Draco doesn't writhe or gasp or even appear to breath. The skin not covered in blood is no ghostly white. The blood is pooled around his body even with the little time that they've been here, a red rug on the tiled floors of the hospital. His eyes, open and staring up at the ceiling overhead, are lifeless and dark.

In every sense of the word, Draco truly appears to be dead.

That moment, that realization, is what finally drags Hermione out of her trance-like state and into full hysteria. Her legs tremble and give out and she results to shaking his limp form.

"Please," she cries, clutching him tight. "Please, Merlin, I'm begging you, don't be dead. You can't be dead. Say something, Draco, Please!" He says nothing, and Hermione knows. She just knows that she's talking to a corpse, but she has to try. "DO SOMETHING!" she screams to the mediwitch. "FIX HIM, BRING HIM BACK TO LIFE!"

"Ma'am, please, the healers are coming," the woman interrupts. She's looking down at the scene before her with sympathy, but death is nothing new to her, Hermione can see. It's nothing new to anyone anymore.

Hermione doesn't know it then, and most likely will never come to know, but tears are streaking down her cheeks. They drip off her chin and fall into the blood she's kneeling in.

She chokes out, "please! This wasn't supposed to happen. He can't die, it wasn't supposed to happen like this. I should never have let this happen."

All common sense has abandoned her and the only thing left his a senseless being who can do nothing but call on others for help. She'd be appalled with herself.

Hermione grapples for his hand, squeezing the stiffening digits between both her palms. "Please, please, please, please," she repeats over and over like a mantra. Like if she says it enough, it will change the course of the day.

Voices are cutting over her, and someone is dragging her away from the body. They leave her on the floor, whisking the body away to the recesses of the hospital where they will officially pronounce him dead.

Hermione stares blankly after them, silenced now, attempting to find the strength the follow. She has nothing left to give, though. She doesn't want to leave him alone, even though he's already passed, but she feels too broken to even remove herself from the drying puddle of blood.

The reason she feels so broken, though? Now isn't that the million dollar question.

It's not like Draco is a close friend, and she's seen death before, ones far bloodier and far crueler than this one. She should be accustomed to it. Acting like she's just lost someone close to her isn't how she should be acting.

The situation is traumatic, he had, after all, essentially died in her arms. His blood is seeping through her clothes and staining her skin. Anyone would be traumatized. But this isn't the reaction of trauma, at least, not one she's ever had. She takes trauma and locks away what it does to her.

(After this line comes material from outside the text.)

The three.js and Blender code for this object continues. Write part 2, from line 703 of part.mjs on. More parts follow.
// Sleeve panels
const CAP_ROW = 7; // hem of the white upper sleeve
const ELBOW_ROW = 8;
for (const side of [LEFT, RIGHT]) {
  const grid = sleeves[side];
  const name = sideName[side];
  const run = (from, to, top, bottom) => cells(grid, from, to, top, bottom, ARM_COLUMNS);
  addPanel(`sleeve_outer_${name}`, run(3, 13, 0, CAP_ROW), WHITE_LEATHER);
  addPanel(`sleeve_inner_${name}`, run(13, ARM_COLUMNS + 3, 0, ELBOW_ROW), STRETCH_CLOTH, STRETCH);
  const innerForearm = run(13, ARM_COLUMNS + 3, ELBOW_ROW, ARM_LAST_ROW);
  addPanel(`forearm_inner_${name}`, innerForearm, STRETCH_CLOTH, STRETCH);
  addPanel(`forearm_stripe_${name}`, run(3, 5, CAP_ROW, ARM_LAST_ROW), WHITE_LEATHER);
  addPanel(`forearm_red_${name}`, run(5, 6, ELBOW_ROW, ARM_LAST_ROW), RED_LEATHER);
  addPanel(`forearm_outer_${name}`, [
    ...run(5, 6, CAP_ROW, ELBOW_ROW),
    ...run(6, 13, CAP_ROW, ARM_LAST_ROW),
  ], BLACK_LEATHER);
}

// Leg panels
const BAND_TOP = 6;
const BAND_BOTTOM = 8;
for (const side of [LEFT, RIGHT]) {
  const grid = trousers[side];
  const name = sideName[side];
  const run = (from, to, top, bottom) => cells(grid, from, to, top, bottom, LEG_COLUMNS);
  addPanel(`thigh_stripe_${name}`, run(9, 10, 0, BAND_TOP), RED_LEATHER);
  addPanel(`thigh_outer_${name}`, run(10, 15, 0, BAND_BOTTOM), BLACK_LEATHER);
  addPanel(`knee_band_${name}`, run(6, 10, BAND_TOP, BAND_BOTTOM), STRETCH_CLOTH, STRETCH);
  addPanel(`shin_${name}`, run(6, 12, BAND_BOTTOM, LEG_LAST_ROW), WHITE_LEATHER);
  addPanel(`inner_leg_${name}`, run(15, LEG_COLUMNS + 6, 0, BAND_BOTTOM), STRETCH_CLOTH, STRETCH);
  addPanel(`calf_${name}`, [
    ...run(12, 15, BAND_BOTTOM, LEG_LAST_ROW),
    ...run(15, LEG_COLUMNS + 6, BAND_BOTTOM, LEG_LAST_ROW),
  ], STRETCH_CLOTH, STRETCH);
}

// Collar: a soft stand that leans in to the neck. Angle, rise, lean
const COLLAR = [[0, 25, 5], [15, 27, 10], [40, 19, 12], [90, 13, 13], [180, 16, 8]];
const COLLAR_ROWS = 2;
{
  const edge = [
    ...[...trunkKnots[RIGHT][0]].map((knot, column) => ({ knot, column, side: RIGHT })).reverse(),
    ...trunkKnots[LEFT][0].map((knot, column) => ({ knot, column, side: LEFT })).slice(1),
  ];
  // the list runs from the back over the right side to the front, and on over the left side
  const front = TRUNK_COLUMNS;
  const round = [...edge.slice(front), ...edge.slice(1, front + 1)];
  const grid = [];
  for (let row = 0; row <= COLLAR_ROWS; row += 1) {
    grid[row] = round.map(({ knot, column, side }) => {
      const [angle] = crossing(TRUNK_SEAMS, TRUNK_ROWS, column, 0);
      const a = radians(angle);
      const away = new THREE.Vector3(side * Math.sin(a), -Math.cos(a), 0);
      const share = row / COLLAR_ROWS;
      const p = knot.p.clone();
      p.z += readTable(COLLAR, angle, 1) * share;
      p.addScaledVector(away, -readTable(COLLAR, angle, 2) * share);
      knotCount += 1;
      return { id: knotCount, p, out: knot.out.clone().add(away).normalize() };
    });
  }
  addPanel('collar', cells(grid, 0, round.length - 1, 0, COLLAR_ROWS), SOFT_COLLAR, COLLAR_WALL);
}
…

This, though, has bowled her over.

There aren't many things that can cause her to lose all sanity. Friendship, family, and love. Certainly none of those applied to her, right?

No, of course not. She hardly considers him a friend, let alone someone she might love. So what caused her reaction.

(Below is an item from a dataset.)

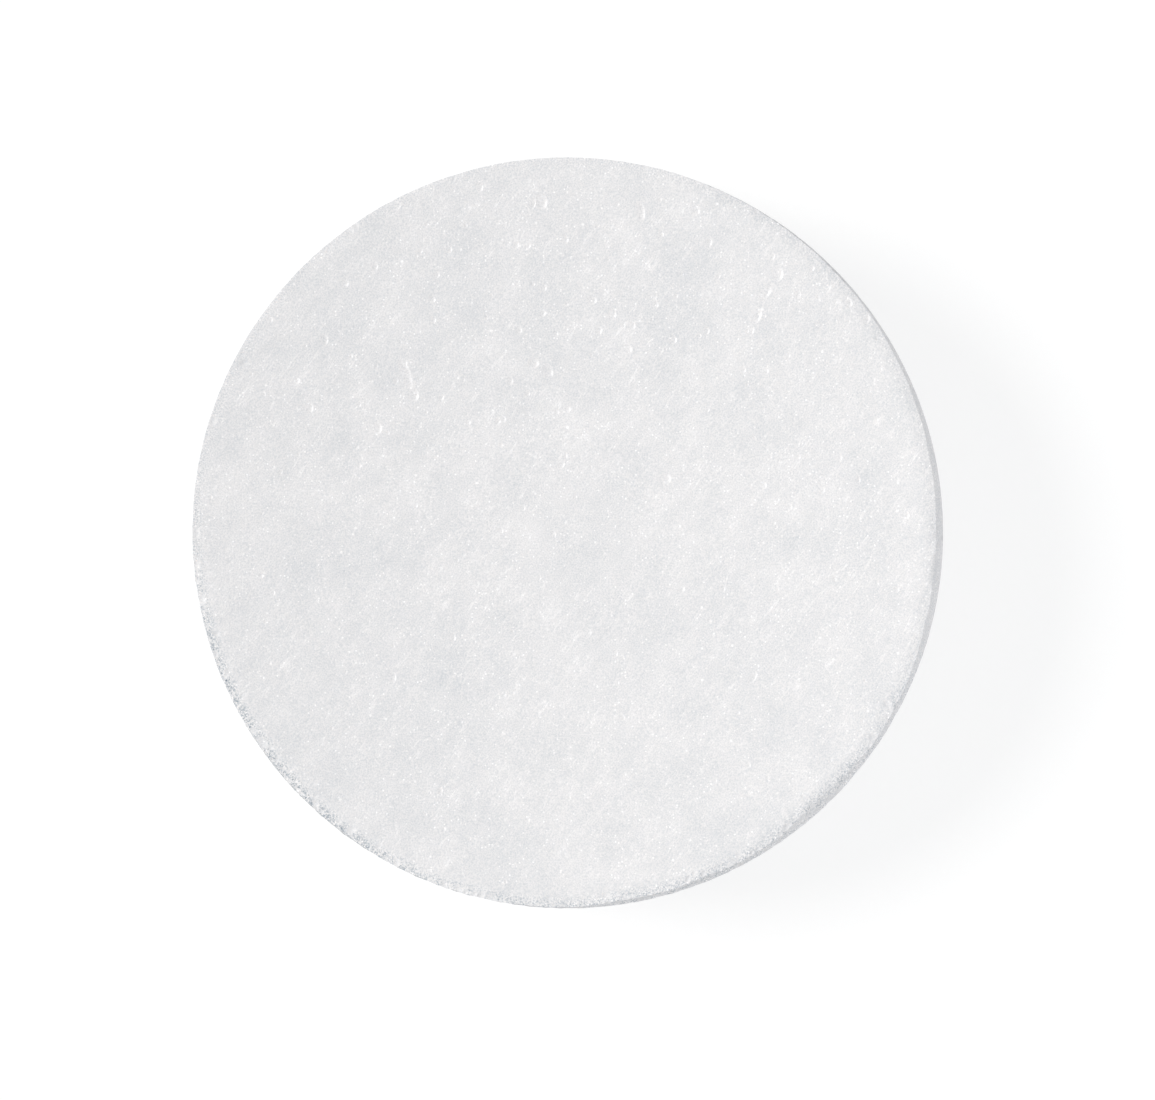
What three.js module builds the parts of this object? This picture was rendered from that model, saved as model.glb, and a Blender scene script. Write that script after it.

She sit and thinks for a long time, long after a cleaner has come to wipe away the blood and sanitize the area. In the end, she can only discern on cause.

Guilt.

Hermione feels guilty. It's her fault that Ron had shown up, her fault that Draco took the spell rather than her, and her fault that he is dead. She's the reason why a mother will have to hear about her son dying from a doctor who hardly knows him, and she's the reason that same woman will have to arrange a funeral for her son all on her own because there is no one else in the world who really cares about their family.

Hermione is at fault for not stopping the chain of events that led to Draco's faults, that is true, but she isn't the one who started them.

With the realization, fury bursts forth in her chest, driving her out of her lulled state of mind. None of this would have happened if Ronald hadn't came back. Draco would be alive if he hadn't came back. Ronald is just as much at fault as she is.

If her punishment was watching Draco die, then she will assure that Ron gets his serving of punishment as well. It's the least she can do.